The Hypocrisy of Leftist Economists, including Nobel Laureate Krugman regards Trump's Tariffs, is disturbing.
- rmacculloch
- 19 hours ago
- 3 min read
Lets cut to the chase and expose the rank contradictions of left-wingers harping on about how awful are Trump's tariffs. Lets first zero in on NZ Labour Party Hypocrite Number One, my mate David Parker. He doesn't seem to mind me getting stuck into his economics, and why shouldn't I when he's a lawyer? We meet up around once a year to take each other on, he reads this Blog, and I admire his willingness to debate, so here goes. Like Stiglitz and Krugman, Parker has lamented the evils of high inequality. For decades the left has argued that a lot of that inequality and the plight of low earners has been caused by globalization. An influential economist I used to know a bit called Robert Freeman wrote an article called Are your wages set in Beijing? The answer for low unskilled earners is (partly) "Yes". For decades the likes of Big Name economists Krugman and Stiglitz have written about the evils of too much globalization. "Hyper globalization" they call it. And now they viciously attack their own popularly elected President for addressing it somewhat with his tariffs.

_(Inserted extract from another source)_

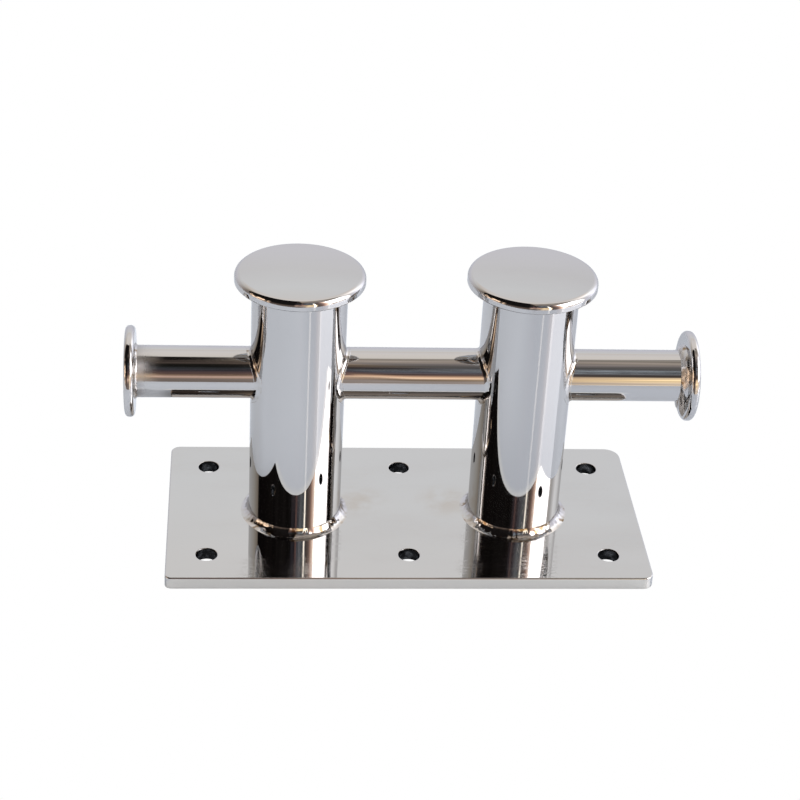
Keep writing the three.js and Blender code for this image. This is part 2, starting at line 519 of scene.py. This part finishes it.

So let's clarify a point in this regard. What is our former Trade Minister Parker's solution to the inequality and plight of the poor brought on by ever more free trade and capital flows and low-skilled immigration around the world? Roughly speaking, sign more free-trade agreements, but expand the welfare state to protect workers from the greater instability. How are Mr Stiglitz, Mr Krugman and Mr Parker, not to mention his all-time biggest buddy, the French socialist economist Thomas Piketty, going to fund this bigger welfare state? In NZ's case, through higher taxes on wealth and capital. Our Labour Party - as well as the Democrat Party in the US - and similar more left-leaning parties around the world - are all for signing more free trade agreements - but at the same time lament that this means the poor in their countries will increasingly have their "wages set in Beijing". To deal with that issue, their answer is higher taxes - including capital and wealth taxes - to pay for the fall-out.

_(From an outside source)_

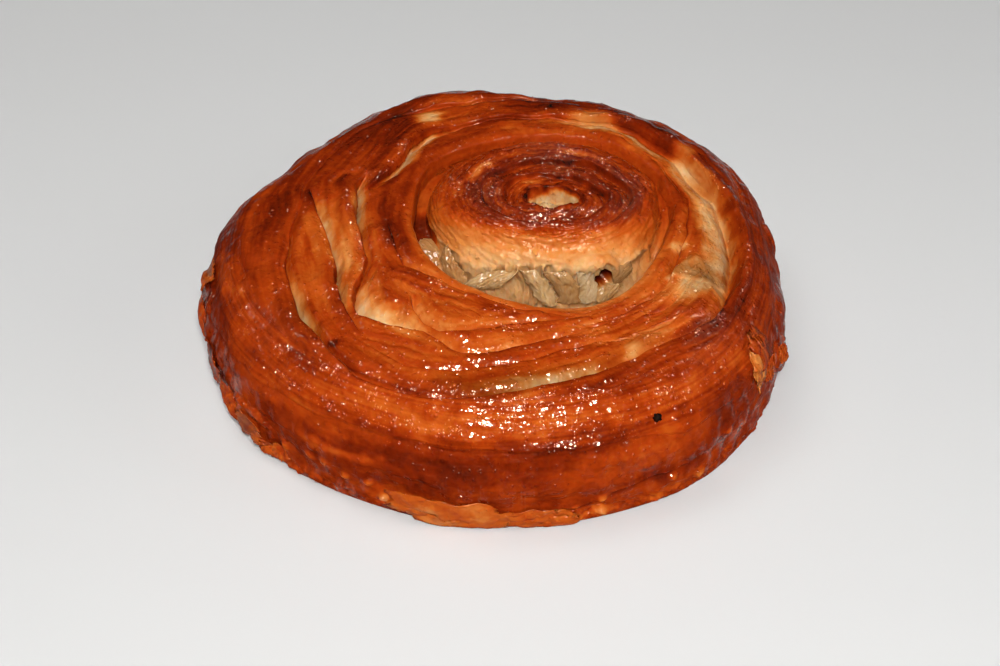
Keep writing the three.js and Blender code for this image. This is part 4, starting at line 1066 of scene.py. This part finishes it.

So what's the problem with the leftist (high tax) solution to globalization? (Krugman loves super highly taxed Denmark's welfare state). In the US, low income workers rejected that Bernie Sanders model, even ones who used to always vote Democrat. The NZ Labour Party is placing its bets in our country's next election that lower Kiwi earners will not do the same. What's particularly striking is that the views of Krugman, though he may have won a Nobel Prize, are so hypocritical, so down-right contradictory, that at least one Blog in the world has to call them out. The fact is, like him, many Americans think globalization has gone too far. The fact is, unlike him, they don't want to pay higher taxes to pay for the fall-out. Although tariffs are a form of tax, the choice for Americans is one between a tax on imports, versus higher forms of other taxes to fund more generous welfare. So far voters there have chosen the former. The only economist in the US I've seen making any sense on this matter is Greg Mankiw, former President Bush's Chief Economic Adviser, who argues that should any good come out of the present trouble, it will be the introduction of a GST style (consumption) tax in the US, which they currently don't have. He's right - that's probably the least distortionary way of raising revenue and closing the US fiscal gap. As for capital & wealth taxes in NZ to do that kind of heavy lifting, and use the revenues to increase welfare generosity, I'm not convinced. At a time when NZ has the chance to attract greater volumes of foreign capital, whacking in those taxes would mean shooting ourselves in the foot.